Begin INFORMATION PROVIDED
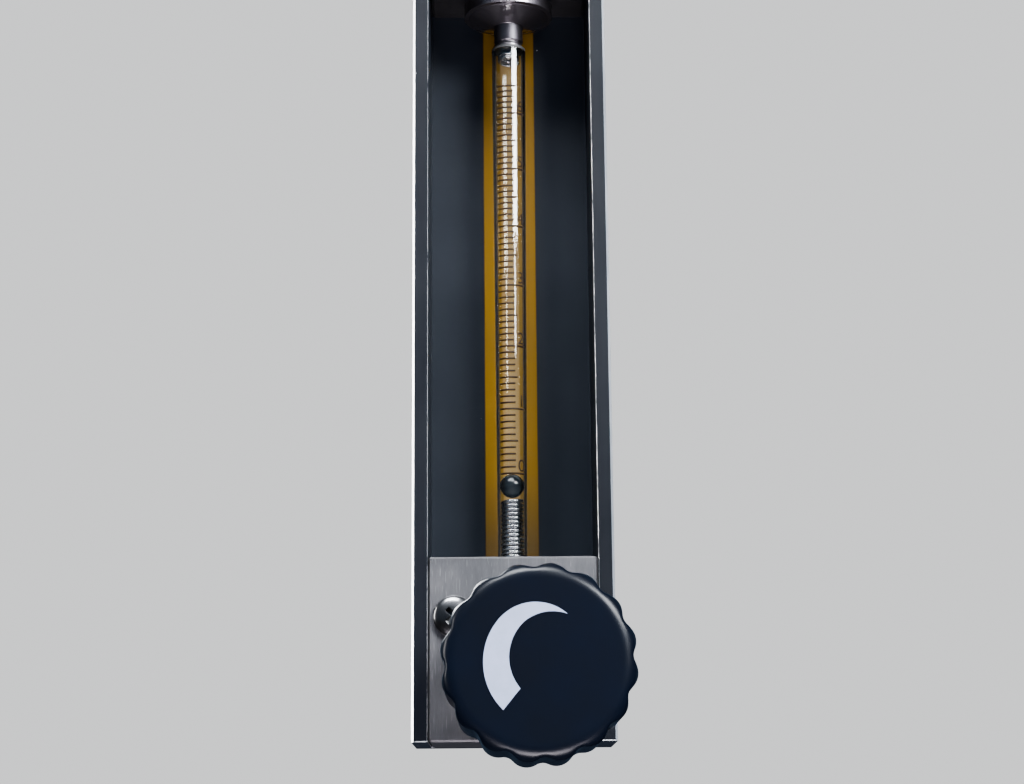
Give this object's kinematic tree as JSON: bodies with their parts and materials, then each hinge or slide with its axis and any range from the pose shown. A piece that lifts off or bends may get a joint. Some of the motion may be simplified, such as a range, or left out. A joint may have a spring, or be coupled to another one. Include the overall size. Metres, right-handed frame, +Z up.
{
  "type": "panel gas flowmeter",
  "caption": "Glass tube flowmeter with ball float and numbered scale in a black channel, needle valve and lobed knob below",
  "frame": {"origin": "where the glass tube's axis meets the base plane of the channel and lower block", "axes": "+Z up along the tube, -Y out of the open front towards the knob, +Y out of the back along the ports"},
  "size_m": [0.0315, 0.0611, 0.1507],
  "materials": {
    "black_anodised": "satin black anodised aluminium",
    "amber_backing": "matt amber strip",
    "block_steel": "machined faces with fine brush lines",
    "tube_glass": "clear glass, polished",
    "float_glass": "polished black ball",
    "spring_wire": "bright drawn wire",
    "turned_steel": "fine turned finish",
    "seal_rubber": "black seal rubber",
    "seat_plastic": "white seat plastic",
    "knob_plastic": "moulded, fine satin texture",
    "insert_brass": "machined brass",
    "set_screw_steel": "blackened steel",
    "crescent_white": "flat white inlay",
    "screw_steel": "plated steel",
    "nut_steel": "machined steel"
  },
  "bodies": {
    "meter": {"housing_channel": "black_anodised", "scale_backing": "amber_backing", "lower_block": "block_steel", "upper_block": "block_steel", "glass_tube": "tube_glass", "lower_float_stop": "spring_wire", "upper_float_stop": "spring_wire", "lower_tube_gasket": "seal_rubber", "upper_tube_gasket": "seal_rubber", "tube_adapter": "turned_steel", "adapter_o_ring": "seal_rubber", "valve_seat": "seat_plastic", "valve_bonnet": "turned_steel", "bonnet_o_ring": "seal_rubber", "block_screws": "screw_steel", "inlet_adapter": "turned_steel", "outlet_adapter": "turned_steel", "port_o_rings": "seal_rubber", "panel_nuts": "nut_steel"},
    "float": {"float_ball": "float_glass"},
    "stem_seal": {"stem_o_ring": "seal_rubber"},
    "valve_spindle": {"valve_stem": "turned_steel", "knob": "knob_plastic", "knob_insert": "insert_brass", "knob_set_screw": "set_screw_steel", "knob_crescent": "crescent_white"}
  },
  "joints": [
    {"name": "float_rise", "type": "slide", "parent": "meter", "child": "float", "axis": [0, 0, 1], "range_m": [0, 0.0667]},
    {"name": "valve_travel", "type": "slide", "parent": "meter", "child": "stem_seal", "axis": [0, -1, 0], "range_m": [0, 0.002]},
    {"name": "valve_turn", "type": "hinge", "parent": "stem_seal", "child": "valve_spindle", "pos_m": [0.0032, -0.009, 0.0091], "axis": [0, -1, 0], "range_deg": [0, 1440]}
  ],
  "couplings": [
    {"joint": "valve_travel", "follows": "valve_turn", "m_per_rad": 0.0000795}
  ]
}
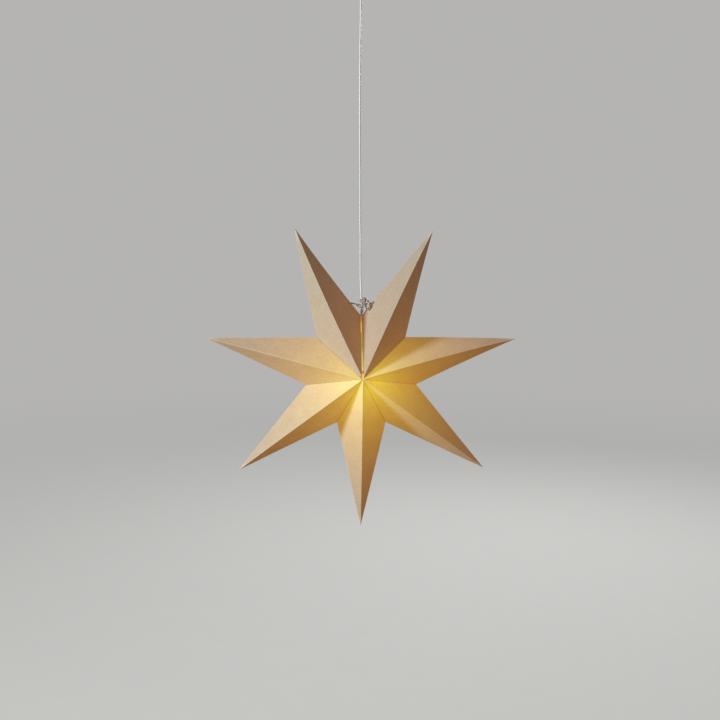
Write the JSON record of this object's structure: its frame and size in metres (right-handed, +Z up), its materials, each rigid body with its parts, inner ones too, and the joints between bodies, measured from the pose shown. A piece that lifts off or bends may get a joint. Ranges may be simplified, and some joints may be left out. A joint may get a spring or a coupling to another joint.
{
  "type": "paper advent star lamp",
  "caption": "Large folded card star with sharp points, lit from inside by a small bulb and hung on a flat lead from a ceiling cup.",
  "frame": {"origin": "middle of the ceiling bar's two screw holes, in the plane of the ceiling", "axes": "+Z up into the ceiling, -Y out of the star's front, +X to the right as seen from the front"},
  "size_m": [0.585, 0.18, 1.07],
  "materials": {
    "kraft_card": "matte",
    "tie_cord": "satin",
    "lead_sheath": "satin",
    "holder_plastic": "satin",
    "insulator": "matte",
    "contact_brass": "satin",
    "lamp_glass": "frosted",
    "plated_steel": "satin",
    "white_plastic": "satin"
  },
  "bodies": {
    "root": {"point_bottom": "kraft_card", "point_low_left": "kraft_card", "point_left": "kraft_card", "point_top_left": "kraft_card", "point_top_right": "kraft_card", "point_right": "kraft_card", "point_low_right": "kraft_card", "tie_string": "tie_cord", "lead": "lead_sheath", "holder_cap": "holder_plastic", "holder_shell": "holder_plastic", "holder_core": "insulator", "thread_shell": "contact_brass", "centre_contact": "contact_brass", "bulb_cap": "contact_brass", "bulb_glass": "lamp_glass", "ceiling_bar": "plated_steel", "hanger_tube": "plated_steel", "tube_nut": "plated_steel", "ceiling_cup": "white_plastic", "cord_grip": "white_plastic", "grip_screw": "white_plastic", "terminal_block": "white_plastic"}
  },
  "joints": []
}
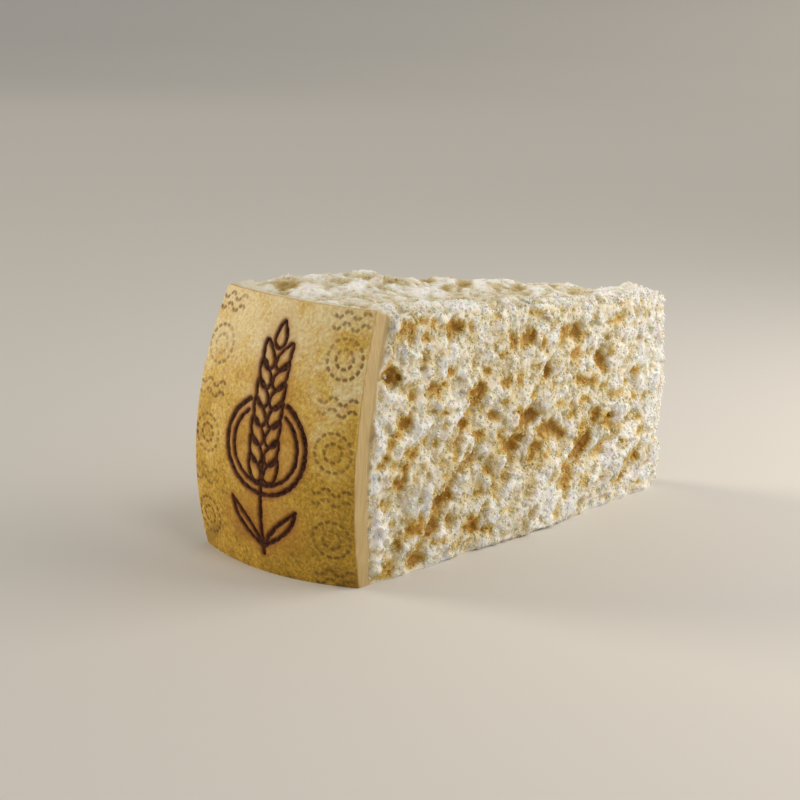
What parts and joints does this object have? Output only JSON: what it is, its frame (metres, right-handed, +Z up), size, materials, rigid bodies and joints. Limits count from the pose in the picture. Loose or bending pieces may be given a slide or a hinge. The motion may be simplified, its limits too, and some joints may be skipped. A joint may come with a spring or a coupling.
{
  "type": "hard cheese wedge",
  "caption": "Broken wedge of hard grating cheese with a bulging tan rind at one end and rough crumbly broken faces.",
  "frame": {"origin": "centre of the wedge's bounding box in plan, on the surface that it rests on", "axes": "+Z up, +X along the wedge from its rind to its blunt tip, -Y out of its right-hand broken face"},
  "size_m": [0.2442, 0.097, 0.1217],
  "materials": {
    "paste": "crumbly, slightly waxy",
    "rind": "satin, dry"
  },
  "bodies": {
    "root": {"wedge": "paste"}
  },
  "joints": []
}
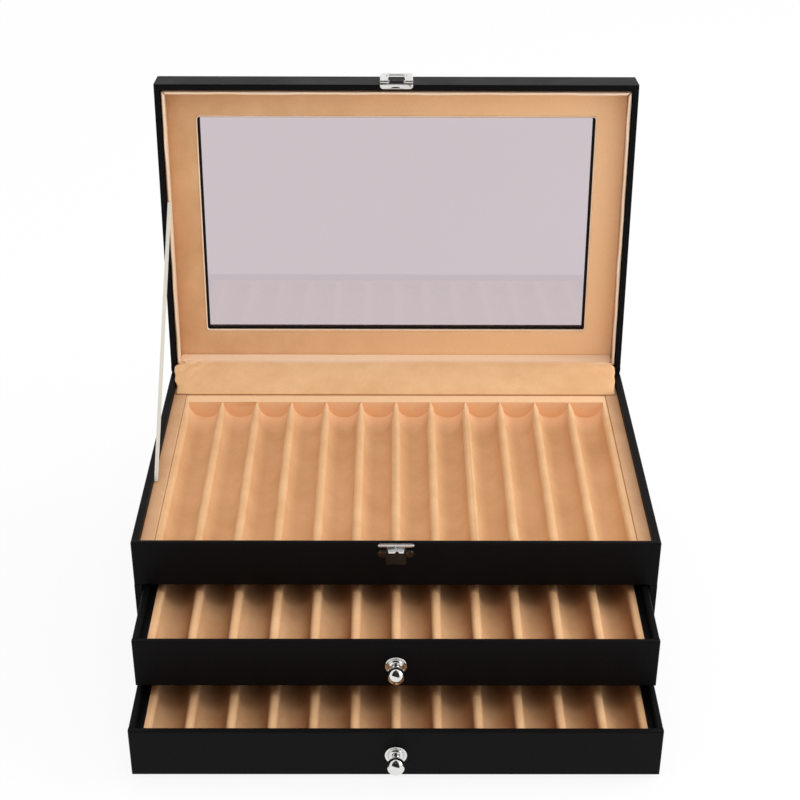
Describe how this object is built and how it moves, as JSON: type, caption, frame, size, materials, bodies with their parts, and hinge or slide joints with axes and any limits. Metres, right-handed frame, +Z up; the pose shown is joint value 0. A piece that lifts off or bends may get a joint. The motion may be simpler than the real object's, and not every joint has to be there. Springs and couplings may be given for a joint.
{
  "type": "pen collector chest",
  "caption": "Leatherette pen chest with a glazed hinged lid over a scalloped pen tray, and two sliding pen drawers with ball knobs below.",
  "frame": {"origin": "centre of the case's underside", "axes": "+X to the user's right as they face the drawers, +Y to the back, +Z up"},
  "size_m": [0.345, 0.3814, 0.3408],
  "materials": {
    "leatherette": "fine-grained black leatherette over board",
    "dark_board": "board faced with black leatherette",
    "suede": "tan suede over foam or board",
    "ribbon": "woven ribbon",
    "plated_steel": "bright plated",
    "pane": "clear"
  },
  "bodies": {
    "case": {"case_bottom": "dark_board", "case_left_side": "leatherette", "case_right_side": "leatherette", "case_back": "leatherette", "case_fascia": "leatherette", "compartment_floor": "dark_board", "drawer_divider": "dark_board", "compartment_left_liner": "suede", "compartment_right_liner": "suede", "top_pen_tray": "suede", "catch_plate": "plated_steel", "catch_screws": "plated_steel", "hinge_cushion": "suede", "stay_ribbon": "ribbon", "left_hinge_case_leaf": "plated_steel", "right_hinge_case_leaf": "plated_steel", "left_hinge_pin": "plated_steel", "right_hinge_pin": "plated_steel", "hinge_case_screws": "plated_steel"},
    "lid": {"lid_window_board": "leatherette", "lid_front_wall": "leatherette", "lid_back_wall": "leatherette", "lid_left_wall": "leatherette", "lid_right_wall": "leatherette", "lid_left_liner": "suede", "lid_right_liner": "suede", "lid_front_liner": "suede", "lid_back_liner": "suede", "lid_window_frame": "suede", "lid_glass": "pane", "left_hinge_lid_leaf": "plated_steel", "right_hinge_lid_leaf": "plated_steel", "hinge_lid_screws": "plated_steel", "hasp_plate": "plated_steel", "hasp_screws": "plated_steel", "hasp_pin": "plated_steel"},
    "hasp": {"hasp_loop": "plated_steel"},
    "drawer_1": {"drawer_1_front": "leatherette", "drawer_1_left_side": "leatherette", "drawer_1_right_side": "leatherette", "drawer_1_back": "leatherette", "drawer_1_bottom": "dark_board", "drawer_1_left_lining": "leatherette", "drawer_1_right_lining": "leatherette", "drawer_1_pen_tray": "suede", "drawer_1_rosette": "plated_steel", "drawer_1_knob": "plated_steel", "drawer_1_knob_screw": "plated_steel"},
    "drawer_2": {"drawer_2_front": "leatherette", "drawer_2_left_side": "leatherette", "drawer_2_right_side": "leatherette", "drawer_2_back": "leatherette", "drawer_2_bottom": "dark_board", "drawer_2_left_lining": "leatherette", "drawer_2_right_lining": "leatherette", "drawer_2_pen_tray": "suede", "drawer_2_rosette": "plated_steel", "drawer_2_knob": "plated_steel", "drawer_2_knob_screw": "plated_steel"}
  },
  "joints": [
    {"name": "lid_hinge", "type": "hinge", "parent": "case", "child": "lid", "pos_m": [0, 0.1125, 0.1133], "axis": [-1, 0, 0], "range_deg": [-95, 0], "deforming": ["hinge_cushion", "stay_ribbon"]},
    {"name": "hasp_hinge", "type": "hinge", "parent": "lid", "child": "hasp", "pos_m": [0, 0.13397, 0.33808], "axis": [-1, 0, 0], "range_deg": [-163, 7]},
    {"name": "drawer_1_slide", "type": "slide", "parent": "case", "child": "drawer_1", "axis": [0, -1, 0], "range_m": [-0.058, 0.1]},
    {"name": "drawer_2_slide", "type": "slide", "parent": "case", "child": "drawer_2", "axis": [0, -1, 0], "range_m": [-0.097, 0.06]}
  ]
}
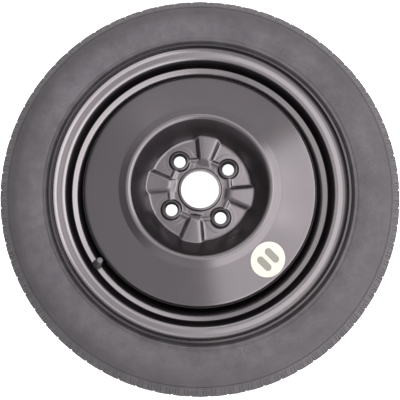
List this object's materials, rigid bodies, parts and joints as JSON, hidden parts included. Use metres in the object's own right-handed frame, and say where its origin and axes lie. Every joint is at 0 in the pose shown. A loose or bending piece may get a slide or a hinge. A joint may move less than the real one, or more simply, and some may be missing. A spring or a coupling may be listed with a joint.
{
  "type": "space saver spare wheel",
  "caption": "Temporary car wheel: narrow tyre on a black pressed steel wheel with a dished disc, ribbed hub pad, stud holes and a tyre valve with a screw cap.",
  "frame": {"origin": "centre of the hub mounting face, on the wheel's axis", "axes": "+Z along the wheel's axis, out of the car, through the front of the disc; +X and +Y in the mounting face"},
  "size_m": [0.581, 0.581, 0.1475],
  "materials": {
    "tyre_rubber": "matt moulded rubber with a little bloom",
    "black_steel": "satin black paint",
    "weld_steel": "black paint over rippled weld",
    "valve_rubber": "semi-matt rubber",
    "brass": "turned",
    "gasket": "matt",
    "spring_steel": "drawn wire",
    "cap_plastic": "satin moulded",
    "label_vinyl": "semi-matt vinyl"
  },
  "bodies": {
    "root": {"tyre": "tyre_rubber", "rim": "black_steel", "wheel_disc": "black_steel", "disc_welds": "weld_steel", "valve_body": "valve_rubber", "valve_stem": "brass", "core_barrel": "brass", "core_gasket": "gasket", "core_spring": "spring_steel", "sticker": "label_vinyl"},
    "cap_washer": {"cap_seal": "valve_rubber"},
    "cap": {"valve_cap": "cap_plastic"},
    "core_plunger": {"core_pin": "brass", "core_cup": "brass", "core_seal": "valve_rubber"}
  },
  "joints": [
    {"name": "cap_turn", "type": "hinge", "parent": "cap_washer", "child": "cap", "pos_m": [-0.13979, -0.10063, 0.01009], "axis": [0.3301, 0.2376, 0.9135], "range_deg": [0, 2160]},
    {"name": "cap_lift", "type": "slide", "parent": "root", "child": "cap_washer", "axis": [0.3301, 0.2376, 0.9135], "range_m": [0, 0.00476]},
    {"name": "core_push", "type": "slide", "parent": "root", "child": "core_plunger", "axis": [-0.3301, -0.2376, -0.9135], "range_m": [0, 0.0012], "stiffness_N_per_m": 400, "springref_m": -0.002, "deforming": ["core_spring"]}
  ],
  "couplings": [
    {"joint": "cap_turn", "follows": "cap_lift", "rad_per_m": 7915.8}
  ]
}
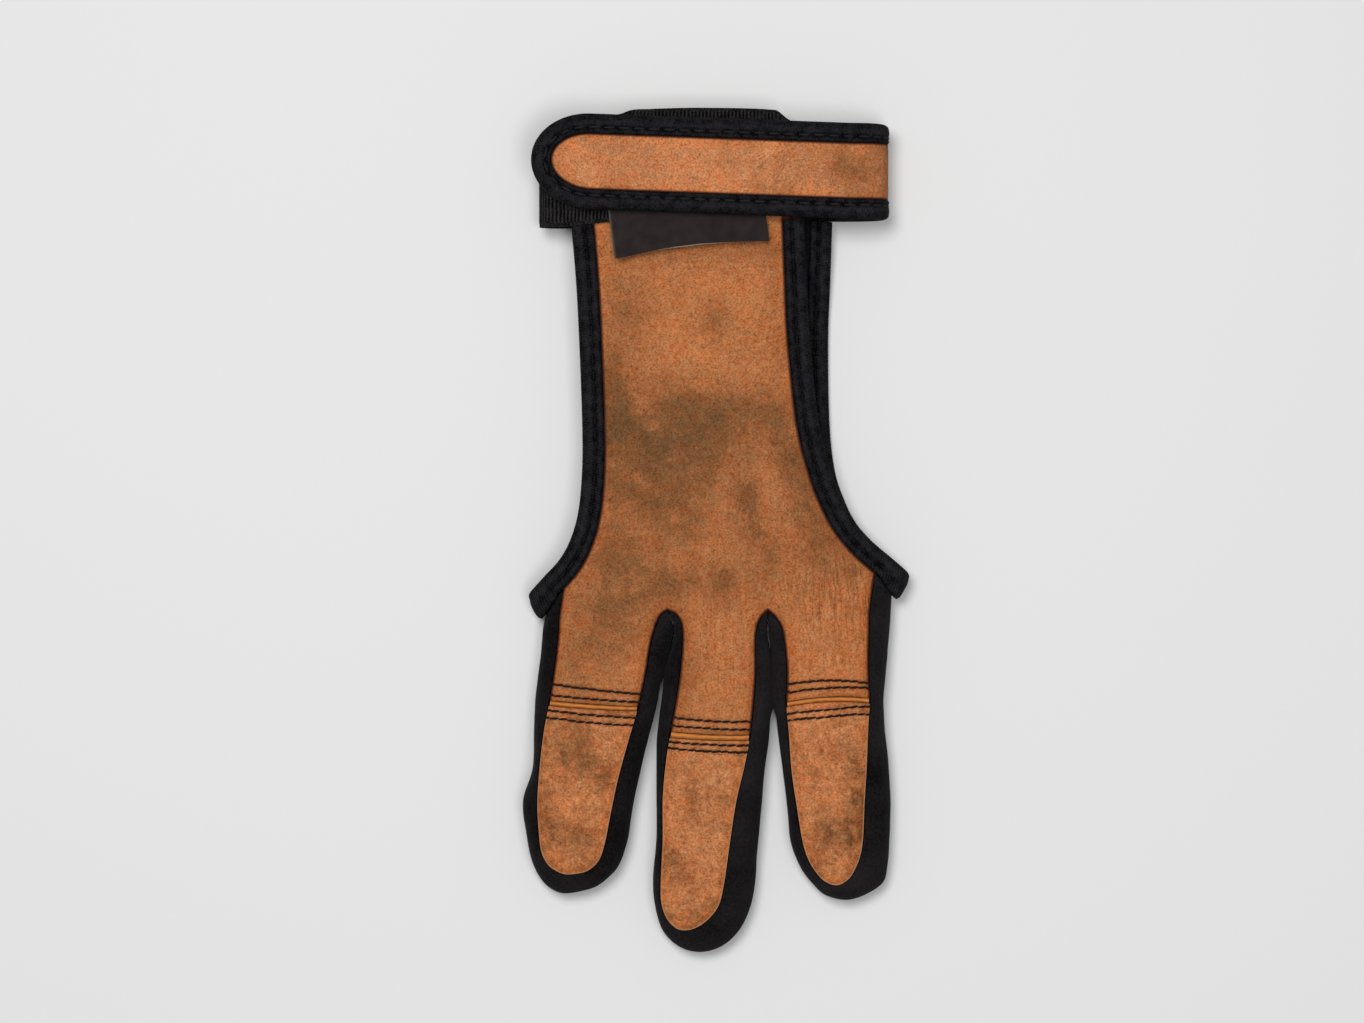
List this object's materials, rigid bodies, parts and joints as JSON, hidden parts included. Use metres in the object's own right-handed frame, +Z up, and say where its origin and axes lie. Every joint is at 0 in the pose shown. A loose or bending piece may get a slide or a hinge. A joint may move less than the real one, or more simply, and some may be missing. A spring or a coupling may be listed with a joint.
{
  "type": "archery glove",
  "caption": "Archery glove lying palm up: tan leather palm and fingertip pads, black stretch back and gussets, bound open sides and a hook-and-loop wrist strap.",
  "frame": {"origin": "middle of the glove's bounding box on the surface that it lies on", "axes": "+X across the hand towards the thumb, +Y from the fingertips to the wrist, +Z up, out of the leather palm"},
  "size_m": [0.1008, 0.22, 0.0187],
  "materials": {
    "leather": "waxed nubuck, tan with darker olive clouding, fine grain",
    "pad_leather": "matte tan leather, crinkled and rubbed darker",
    "raw_edge": "raw amber leather edge",
    "stretch_fabric": "matte black knitted stretch fabric",
    "binding_tape": "black elastic binding tape, stitched",
    "elastic_webbing": "black ribbed elastic webbing",
    "label_cloth": "smooth black woven label, plain",
    "hook_and_loop": "black hook-and-loop tape"
  },
  "bodies": {
    "root": {"palm_panel": "leather", "back_panel": "stretch_fabric", "tip_pad_ring": "pad_leather", "tip_pad_middle": "pad_leather", "tip_pad_index": "pad_leather", "joint_strip_ring": "raw_edge", "joint_strip_middle": "raw_edge", "joint_strip_index": "raw_edge", "gusset_ring": "stretch_fabric", "gusset_middle": "stretch_fabric", "gusset_index": "stretch_fabric", "heel_binding": "binding_tape", "thumb_binding": "binding_tape", "wrist_web": "elastic_webbing", "strap_leather": "leather", "strap_binding": "binding_tape", "label": "label_cloth", "hook_patch": "hook_and_loop"}
  },
  "joints": []
}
End INFORMATION PROVIDED
All lines from the one with "up, and say" through the final line above are to be quoted exactly; quote no other line.

◆ RESULT OF THE EXERCISE:
List this object's materials, rigid bodies, parts and joints as JSON, hidden parts included. Use metres in the object's own right-handed frame, +Z up, and say where its origin and axes lie. Every joint is at 0 in the pose shown. A loose or bending piece may get a slide or a hinge. A joint may move less than the real one, or more simply, and some may be missing. A spring or a coupling may be listed with a joint.
{
  "type": "archery glove",
  "caption": "Archery glove lying palm up: tan leather palm and fingertip pads, black stretch back and gussets, bound open sides and a hook-and-loop wrist strap.",
  "frame": {"origin": "middle of the glove's bounding box on the surface that it lies on", "axes": "+X across the hand towards the thumb, +Y from the fingertips to the wrist, +Z up, out of the leather palm"},
  "size_m": [0.1008, 0.22, 0.0187],
  "materials": {
    "leather": "waxed nubuck, tan with darker olive clouding, fine grain",
    "pad_leather": "matte tan leather, crinkled and rubbed darker",
    "raw_edge": "raw amber leather edge",
    "stretch_fabric": "matte black knitted stretch fabric",
    "binding_tape": "black elastic binding tape, stitched",
    "elastic_webbing": "black ribbed elastic webbing",
    "label_cloth": "smooth black woven label, plain",
    "hook_and_loop": "black hook-and-loop tape"
  },
  "bodies": {
    "root": {"palm_panel": "leather", "back_panel": "stretch_fabric", "tip_pad_ring": "pad_leather", "tip_pad_middle": "pad_leather", "tip_pad_index": "pad_leather", "joint_strip_ring": "raw_edge", "joint_strip_middle": "raw_edge", "joint_strip_index": "raw_edge", "gusset_ring": "stretch_fabric", "gusset_middle": "stretch_fabric", "gusset_index": "stretch_fabric", "heel_binding": "binding_tape", "thumb_binding": "binding_tape", "wrist_web": "elastic_webbing", "strap_leather": "leather", "strap_binding": "binding_tape", "label": "label_cloth", "hook_patch": "hook_and_loop"}
  },
  "joints": []
}